El verdaderamente justo
Los años pasarían, más hijos nacerían, la expectativa aumentaría y luego decaería a partir de Abraham con sus dos hijos; luego uno; de Isaac con sus dos hijos; luego uno; de Jacob con sus doce hijos, luego uno, que se llamó Judá (Gn 49:10). Y a través de las circunstancias más increíbles, contra el telón de fondo de la esclavitud, el rescate, la idolatría, la ley, la conquista y más idolatría, juicio, monarquía y más idolatría, juicio y exilio, la humeante mecha de nuestra esperanza nunca será extinguida.
Apareció otro hijo como Noé (un hijo de hombre de ese mismo linaje, pero aún más, este el Hijo de Dios). Su nacimiento también inspiró un comentario importante, «gloria a Dios en las alturas, y en la tierra paz entre los hombres en quienes él se complace» (Lc 2:14).
Se llamaba Jesús.
Sin embargo, al contrario de Noé, y del primer Adán, y de todos los demás, este hijo no falló. Él vio al tentador mismo a la cara y se impuso en fidelidad. Él fue verdaderamente recto, completamente intachable. Aquí, por fin vemos la descendencia prometida de Génesis 3:15 (la aurora de lo alto, el tesoro de todas las naciones) enviado por Dios para conquistar la maldición no al escapar de la muerte, sino que al vencerla; no al huir de las aguas de juicio en un arca, sino al convertirse él mismo en el arca y sumergiéndose en la oscuridad.

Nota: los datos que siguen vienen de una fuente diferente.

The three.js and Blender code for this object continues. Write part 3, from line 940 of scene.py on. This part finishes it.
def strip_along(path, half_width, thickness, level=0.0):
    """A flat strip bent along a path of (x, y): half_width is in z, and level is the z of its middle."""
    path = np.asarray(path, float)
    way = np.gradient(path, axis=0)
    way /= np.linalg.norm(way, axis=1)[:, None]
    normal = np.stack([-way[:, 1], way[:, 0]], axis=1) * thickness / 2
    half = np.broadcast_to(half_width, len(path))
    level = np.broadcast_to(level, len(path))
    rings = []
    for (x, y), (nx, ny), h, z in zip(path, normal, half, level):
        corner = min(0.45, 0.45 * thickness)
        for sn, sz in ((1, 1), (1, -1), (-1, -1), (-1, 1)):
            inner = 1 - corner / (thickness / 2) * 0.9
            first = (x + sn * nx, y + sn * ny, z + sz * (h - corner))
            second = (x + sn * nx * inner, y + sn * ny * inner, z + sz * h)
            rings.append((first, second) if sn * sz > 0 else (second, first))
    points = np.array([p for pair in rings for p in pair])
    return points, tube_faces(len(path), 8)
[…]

Él se hizo maldición por nosotros para dispersar las nubes de la noche. Él murió en nuestro lugar para que la sombra de la muerte huyera. Al tercer día, resucitó de la muerte para darnos victoria sobre la muerte. ¡Ha llegado el Emanuel! ¡Ha llegado Dios con nosotros!
Por lo tanto ¡Regocíjense! ¡Regocíjense!
El Adviento comienza hoy y se trata de esto. Repetimos la vieja expectativa y nos regocijamos en que el Hijo de Dios ha llegado. Regocíjense.